Alterations in DNA sequence and RNA transcription of the Bam HI-H fragment accompany attenuation of oncogenic Marek's disease herpesvirus

The nucleotide sequences of the BamHI-H fragment of the HPRS16 strain of Marek's disease virus (MDV) and of its attenuated derivative HPRS16/att have been determined. The results show that in addition to the tandem expansion of a 132 bp sequence from two copies in HPRS16 virus to eight copies in HPRS16/att, nucleotide substitutions, deletions, and insertions were also noted. Several potential open reading frames (ORFs) were identified. One of these (ORF 13) encoded a deduced protein, mol wt 32 kD, which is likely to be the serotype-1 specific phosphoprotein expressed in tumours (1) and mapped to an EcoRI fragment within BamHI-H (2). Our results suggest that this ORF is unlikely to be the B antigen (3). ORF 4, which had some similarity to CD4 and immunoglobulin M heavy chain, was encoded by a transcript that originated within the first copy of the 132 bp repeat.
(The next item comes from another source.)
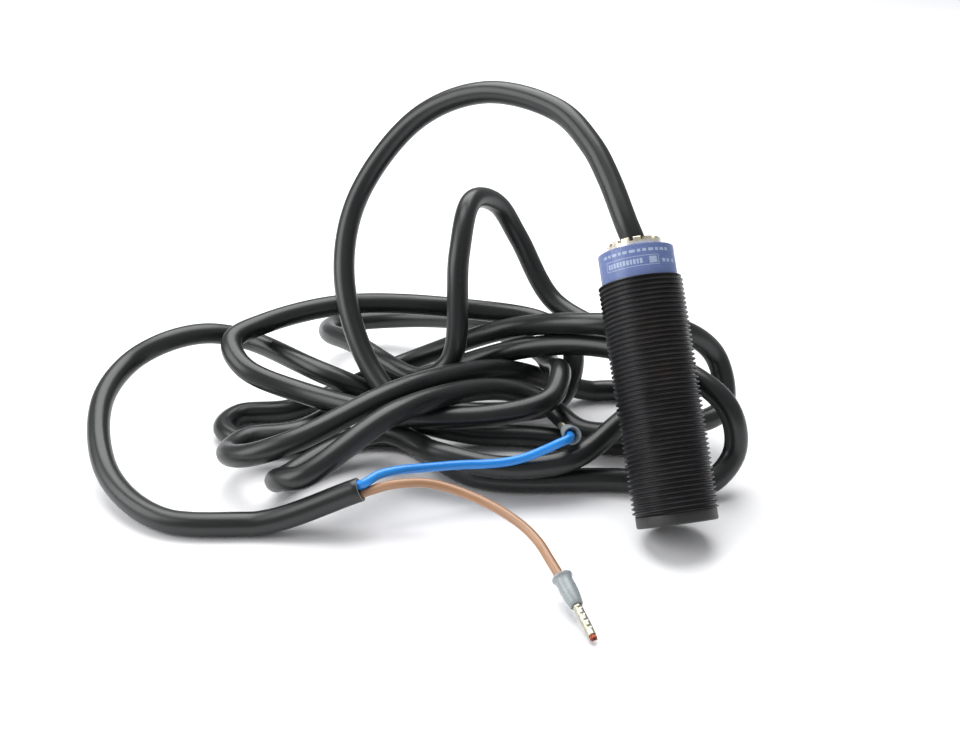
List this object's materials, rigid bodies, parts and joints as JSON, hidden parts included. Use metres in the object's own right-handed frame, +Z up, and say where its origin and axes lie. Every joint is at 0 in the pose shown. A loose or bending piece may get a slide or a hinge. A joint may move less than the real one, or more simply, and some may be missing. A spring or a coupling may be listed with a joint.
{
  "type": "proximity sensor",
  "caption": "Inductive proximity sensor with a threaded M18 plastic barrel, clear rear cover and a long coiled black cable ending in two ferruled cores",
  "frame": {"origin": "centre of the sensing face", "axes": "+X right, +Y away, +Z up"},
  "size_m": [0.15, 0.1344, 0.0808],
  "materials": {
    "face_plastic": "fine matt moulded plastic",
    "barrel_plastic": "satin moulded plastic",
    "clear_cover": "clear glossy plastic",
    "label_blue": "printed film behind a clear cover",
    "ring_brass": "machined, pale, lightly worn",
    "seal_rubber": "matt black rubber",
    "cable_black": "satin extruded sheath",
    "clamp_steel": "plain crimped steel",
    "potting_resin": "cast resin",
    "ferrite_grey": "ground ferrite",
    "bobbin_plastic": "natural moulded plastic",
    "copper": "bare copper, slightly dulled",
    "board_green": "lacquered board",
    "chip_black": "moulded package",
    "varistor_blue": "dipped coating",
    "capacitor_tan": "fired ceramic body",
    "diode_red": "glass body",
    "led_yellow": "clear tinted lens",
    "wire_brown": "satin core insulation",
    "wire_blue": "satin core insulation",
    "solder": "bright solder",
    "collar_grey": "slightly translucent moulded collar",
    "tinned_metal": "tinned and crimped"
  },
  "bodies": {
    "root": {"sensing_face_cap": "face_plastic", "barrel": "barrel_plastic", "rear_cover": "clear_cover", "label_band": "label_blue", "retaining_ring": "ring_brass", "cable_grommet": "seal_rubber", "cover_seal": "seal_rubber", "cable_tail": "cable_black", "cable_clamp": "clamp_steel", "potting_plug": "potting_resin", "ferrite_core": "ferrite_grey", "coil_bobbin": "bobbin_plastic", "coil_winding": "copper", "coil_leads": "copper", "core_holder": "bobbin_plastic", "circuit_board": "board_green", "oscillator_chip": "chip_black", "output_switch": "chip_black", "bridge_rectifier": "chip_black", "surge_suppressor": "varistor_blue", "capacitors": "capacitor_tan", "resistors": "chip_black", "zener_diodes": "diode_red", "status_led": "led_yellow", "brown_inner_lead": "wire_brown", "blue_inner_lead": "wire_blue", "solder_joints": "solder", "cable_sheath": "cable_black", "blue_wire": "wire_blue", "brown_wire": "wire_brown", "blue_ferrule_collar": "collar_grey", "brown_ferrule_collar": "collar_grey", "blue_ferrule_barrel": "tinned_metal", "brown_ferrule_barrel": "tinned_metal", "blue_strands": "copper", "brown_strands": "copper"}
  },
  "joints": []
}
ORF 21, which mapped entirely within UL, encoded a deduced protein at least 322 amino acids long that had some similarity to varicella zoster virus (VZV) alpha trans-inducing protein. None of these ORFs was altered significantly by attenuation, except ORF 4 and another small ORF (ORF 3), 5' of the 132 bp repeats, which would probably fail to be transcribed because of truncation of an RNA transcript.
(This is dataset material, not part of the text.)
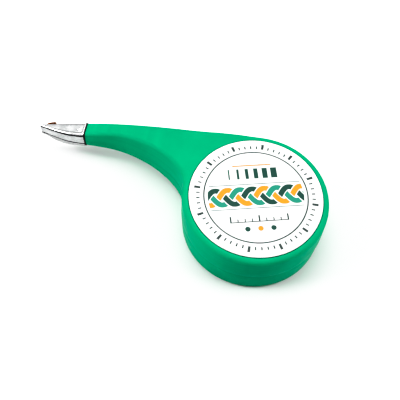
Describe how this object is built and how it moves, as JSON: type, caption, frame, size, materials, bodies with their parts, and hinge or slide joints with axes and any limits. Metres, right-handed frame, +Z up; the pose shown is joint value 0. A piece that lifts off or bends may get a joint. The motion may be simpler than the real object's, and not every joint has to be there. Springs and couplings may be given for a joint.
{
  "type": "desoldering braid dispenser",
  "caption": "Flat round case with a tapering arm and a metal tip that feeds out copper desoldering braid from a coil inside.",
  "frame": {"origin": "on the drum's axis, at the flat underside that the case lies on", "axes": "+Z up along the drum's axis, -X along the arm towards the metal tip, +Y towards the arm's straight side"},
  "size_m": [0.0904, 0.042, 0.0173],
  "materials": {
    "case": "semi-gloss moulded plastic",
    "label": "smooth printed paper",
    "nozzle": "bright plated sheet",
    "braid": "fine woven copper wire"
  },
  "bodies": {
    "case": {"case_lower": "case", "case_upper": "case", "label": "label", "nozzle_upper": "nozzle", "nozzle_lower": "nozzle"},
    "coil": {"braid_coil": "braid"},
    "braid": {"braid_run": "braid"}
  },
  "joints": [
    {"name": "braid_feed", "type": "slide", "parent": "case", "child": "braid", "axis": [-1, 0, 0], "range_m": [0, 0.04]},
    {"name": "coil_turn", "type": "hinge", "parent": "case", "child": "coil", "pos_m": [0, 0, 0.00895], "axis": [0, 0, 1], "range_deg": [0, 130]}
  ],
  "couplings": [
    {"joint": "coil_turn", "follows": "braid_feed", "rad_per_m": 55.71}
  ]
}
Comparison of indirect immunofluorescence (IF) test with enzyme-linked immunosorbent assay (ELISA) in screening of hybridomas to very virulent Marek's disease virus

For identifying virus-specific antigens of Marek's disease virus (MDV), monoclonal antibodies (MAbs) against strain Md5 of serotype 1, which is known to be a very virulent MDV (vvMDV), were isolated. Fifty-eight hybridoma clones that secreted MAbs against vvMDV were obtained. Of these MAbs, 36 gave positive reactions in an immunofluorescence (IF) test, and 22 gave positive reactions on enzyme-linked immunosorbent assay (ELISA). None of these MAbs gave positive reactions in both the IF test and ELISA. Of the MAbs that gave positive reactions in the IF test, 33 clones reacted with MDV1-specific epitopes, the other three reacting with MDV1-HVT intertypic epitopes. None of the clones reacted with MDV1-MDV2 intertypic epitopes. Three virus-specific polypeptides were identified by radioimmunoprecipitation and sodium dodecyl sulfate-polyacrylamide gel electrophoresis (SDS-PAGE) or immunoblotting. These polypeptides were recognized by 12 MAbs giving positive reactions by IF, but by none of those giving positive reactions by ELISA. In addition, size heterogeneity of the MDV1-specific phosphorylated polypeptides in the MDV1 strains was shown using the MAbs against Md5.